Posted by: Sandi at May 31, 2010 11:35 AM

I'm with Sandi on this one. Then again, having been a military spouse for 12 years, I don't feel as though I am unprepared to confront the fierce consequences of the war. It wouldn't have taken me but 1/2 of a second to give up my seats. And it would have taken me all of about 3 seconds to stand up and make the announcement that the ticket agent had to make 30 minutes later.

Disgusting. And I hope that the passengers on that flight that did not give up their seats carry that guilt around with them for the rest of their days.

Posted by: HomefrontSix at June 1, 2010 03:11 AM

It was the Spring Break time, the majority of the passengers were probably college students and they did not give a damn about fallen Marine's family...
In any event, his family should have never waited those 30 minutes.
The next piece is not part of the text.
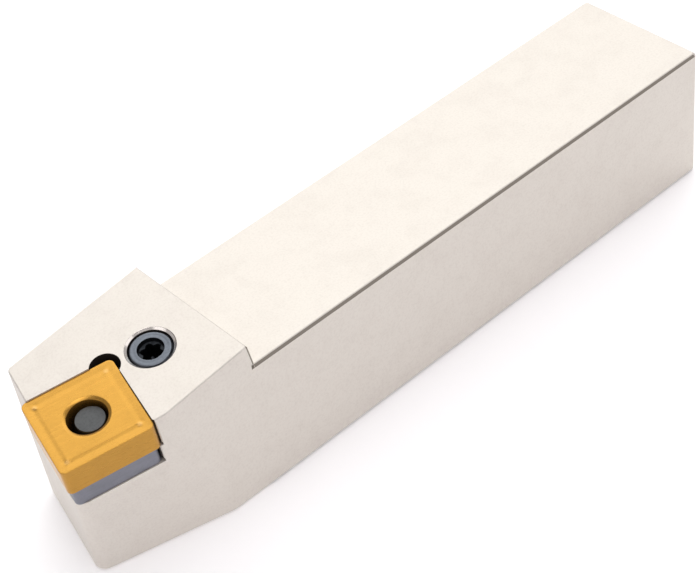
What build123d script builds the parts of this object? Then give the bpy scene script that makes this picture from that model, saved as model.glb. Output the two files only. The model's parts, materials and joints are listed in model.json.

Posted by: olga at June 1, 2010 11:58 AM

I'm pretty sure you could slot me into the appalling column depending on the leg of my journey. I will do everything in my power to make it for my visits with my 6 year old daughter. Of course, I'm flying San Diego east. We two have spent many happy hours in hotels so I'd be happy to give our seats enroute home or my home for this kind of journey. We'll play here or in Texas or stay in a hotel and get to the beach tomorrow. Easiest words in the world.

Outside my perhaps 5% personal travel over the last 5 years, I'd give up my seat in a heartbeat. OTOH, I'm military to the bone.

Posted by: Curtis at June 1, 2010 10:22 PM

You know, I don't think kids care where you go or what you do so much. They just want Dad to love them.

Your daughter is a very lucky little girl, Curtis.